To do → For the data below, work out how many lines contain the word "joints" and supply only that number.
## start Stored data
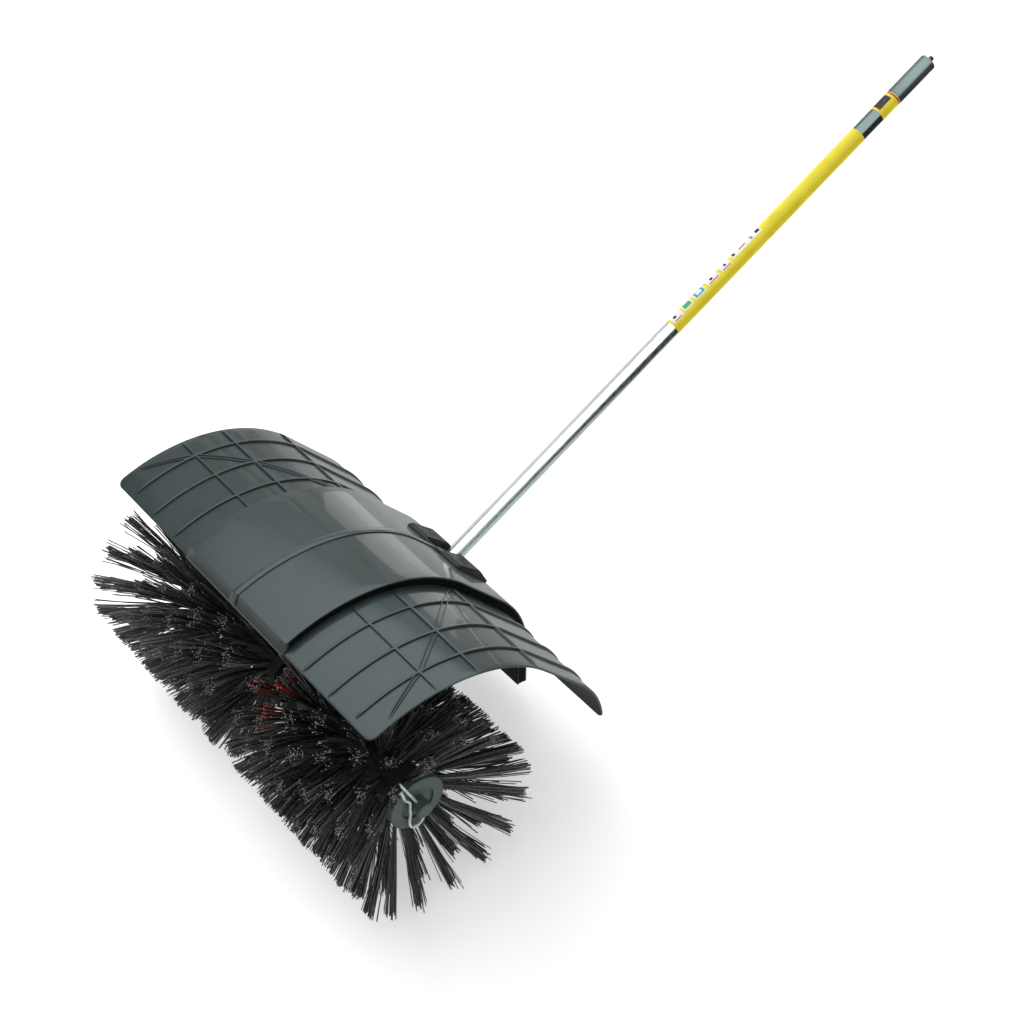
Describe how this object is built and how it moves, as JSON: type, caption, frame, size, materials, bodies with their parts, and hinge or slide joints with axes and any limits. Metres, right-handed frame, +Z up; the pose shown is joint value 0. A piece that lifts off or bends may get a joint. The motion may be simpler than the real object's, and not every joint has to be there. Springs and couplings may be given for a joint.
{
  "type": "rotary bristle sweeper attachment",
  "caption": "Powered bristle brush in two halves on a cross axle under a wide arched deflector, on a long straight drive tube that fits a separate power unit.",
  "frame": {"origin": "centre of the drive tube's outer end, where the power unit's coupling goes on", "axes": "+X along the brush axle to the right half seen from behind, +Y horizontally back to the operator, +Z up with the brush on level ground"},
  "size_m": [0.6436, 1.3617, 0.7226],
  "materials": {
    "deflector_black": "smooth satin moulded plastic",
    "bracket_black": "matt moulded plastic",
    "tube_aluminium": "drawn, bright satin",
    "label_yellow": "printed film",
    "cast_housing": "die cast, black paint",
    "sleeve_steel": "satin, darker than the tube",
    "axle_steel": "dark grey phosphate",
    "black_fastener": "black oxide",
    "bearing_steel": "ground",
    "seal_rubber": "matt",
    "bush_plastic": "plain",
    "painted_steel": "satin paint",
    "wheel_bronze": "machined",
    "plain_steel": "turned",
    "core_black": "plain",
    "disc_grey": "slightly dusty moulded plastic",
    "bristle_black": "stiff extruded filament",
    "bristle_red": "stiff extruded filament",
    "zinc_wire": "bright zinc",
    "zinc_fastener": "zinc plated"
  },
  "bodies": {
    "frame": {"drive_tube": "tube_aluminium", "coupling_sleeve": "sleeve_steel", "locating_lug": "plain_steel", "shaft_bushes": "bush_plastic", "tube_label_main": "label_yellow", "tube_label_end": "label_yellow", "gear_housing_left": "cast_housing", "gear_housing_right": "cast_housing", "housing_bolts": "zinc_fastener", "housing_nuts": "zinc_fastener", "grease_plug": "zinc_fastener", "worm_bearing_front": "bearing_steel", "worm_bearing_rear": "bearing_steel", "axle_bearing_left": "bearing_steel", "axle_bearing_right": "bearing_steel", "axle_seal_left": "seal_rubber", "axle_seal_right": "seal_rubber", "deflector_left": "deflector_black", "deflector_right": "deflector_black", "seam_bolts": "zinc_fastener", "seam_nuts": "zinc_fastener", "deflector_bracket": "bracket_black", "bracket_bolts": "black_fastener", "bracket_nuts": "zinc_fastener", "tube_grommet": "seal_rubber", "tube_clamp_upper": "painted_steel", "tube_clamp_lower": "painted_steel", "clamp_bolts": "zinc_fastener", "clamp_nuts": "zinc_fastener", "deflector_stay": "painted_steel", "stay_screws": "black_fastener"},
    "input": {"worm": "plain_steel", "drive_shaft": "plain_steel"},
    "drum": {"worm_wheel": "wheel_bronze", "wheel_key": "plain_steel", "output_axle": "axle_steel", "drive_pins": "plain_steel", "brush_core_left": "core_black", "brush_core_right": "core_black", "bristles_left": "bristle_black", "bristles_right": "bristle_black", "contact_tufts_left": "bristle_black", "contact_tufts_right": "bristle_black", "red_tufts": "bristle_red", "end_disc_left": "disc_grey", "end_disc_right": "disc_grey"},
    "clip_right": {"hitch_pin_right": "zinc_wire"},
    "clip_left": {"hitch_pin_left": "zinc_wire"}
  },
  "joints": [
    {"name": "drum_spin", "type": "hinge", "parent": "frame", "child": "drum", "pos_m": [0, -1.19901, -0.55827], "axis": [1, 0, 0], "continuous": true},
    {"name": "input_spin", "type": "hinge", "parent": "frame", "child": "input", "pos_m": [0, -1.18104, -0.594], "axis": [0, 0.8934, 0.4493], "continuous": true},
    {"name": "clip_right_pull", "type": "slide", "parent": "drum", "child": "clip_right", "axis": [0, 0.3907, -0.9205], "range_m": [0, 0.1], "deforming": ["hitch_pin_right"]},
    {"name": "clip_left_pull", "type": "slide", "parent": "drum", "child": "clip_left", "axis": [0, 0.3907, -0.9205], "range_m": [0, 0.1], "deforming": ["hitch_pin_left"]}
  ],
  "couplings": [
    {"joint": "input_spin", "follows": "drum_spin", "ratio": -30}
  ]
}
## end Stored data
Solution for this problem → 2